Reformist politicians, excluded from frontline politics for the last four years and with many of their number in jail or having served prison sentences, said they were broadly satisfied with the nominations.
“The cabinet that he has proposed is an expert, highly educated cabinet,” Esmail Gerami-Moghaddam, a reformist former member of parliament, told Reuters. “He has chosen reformists and Principlists whose records all show they are really moderates.”
Many were struck by the absence of former president Khatami from the inauguration. The near absence of out-and-out reformists from the cabinet was also surprising given that their backing helped Rouhani win the election.
“The marginalisation of overtly reformist politicians is striking,” said Professor Ali Ansari of Scotland’s University of St. Andrews.
“The other, perhaps more worrying development beyond the cabinet is how many of the hardline conservatives are remaining in place and we ought not to lose sight of just how much is not changing as we focus our attention on Rouhani,” he said.
While he spoke much about women’s rights during his campaign and in his inauguration speech, Rouhani did not select one woman for his cabinet.
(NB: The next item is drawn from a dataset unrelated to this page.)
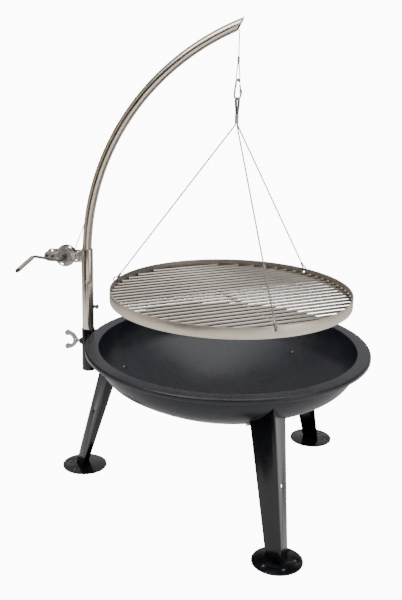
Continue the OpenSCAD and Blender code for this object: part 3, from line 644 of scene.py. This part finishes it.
def build_stage():
    """A pale floor that curves up into a wall behind the object."""
    size, reach, rise, top = 14.0, 3.4, 2.6, 9.0
    points, faces = [], []
    curve = [math.pi / 2 * i / 24 for i in range(25)]
    rows = [(-size, 0.0)]
    rows += [(reach + rise * math.sin(a), rise - rise * math.cos(a)) for a in curve]
    rows += [(reach + rise, top)]
    for y, z in rows:
        points += [(-size, y, z), (size, y, z)]
    for i in range(len(rows) - 1):
        faces.append([2 * i, 2 * i + 1, 2 * i + 3, 2 * i + 2])
    mesh = mesh_from("floor", points, faces)
    mesh.shade_smooth()
    floor = bpy.data.objects.new("floor", mesh)
    bpy.context.scene.collection.objects.link(floor)
    floor.rotation_euler.z = HEADING
    s = Shade("floor_paper", 0, 0.9, (0.5, 0.5, 0.5))
    s.surface.inputs["Emission Color"].default_value = (1, 1, 1, 1)
    seen = s.node("ShaderNodeLightPath").outputs["Is Camera Ray"]
    mirrored = s.node("ShaderNodeLightPath").outputs["Is Glossy Ray"]
    split = s.node("ShaderNodeSeparateXYZ")
    s.link(s.place, split.inputs[0])
    near = s.ranged(split.outputs[1], -0.6, 1.6, 0.5, 0.26)
    glow = s.math("ADD", s.math("MULTIPLY", seen, FLOOR_TO_CAMERA),
                  s.math("MULTIPLY", mirrored, near))
    s.link(glow, s.surface.inputs["Emission Strength"])
    mottle = s.ranged(s.noise(2.0, 2), 0.3, 0.7, 0, 1)
    s.colour(s.blend(mottle, (0.49, 0.49, 0.49), (0.51, 0.51, 0.51)))
    mesh.materials.append(s.material)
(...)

Even Ahmadinejad had one woman minister.
Mostafa Pourmohammadi, Rouhani’s nomination for justice minister, is accused by Human Rights Watch of being one of a three-man committee that ordered prisoners in Tehran’s notorious Evin jail to their summary executions in 1988.
Thousands of political prisoners were executed, many without trial, on the orders of Ayatollah Ruhollah Khomeini at the end of the Iran-Iraq war, rights groups say.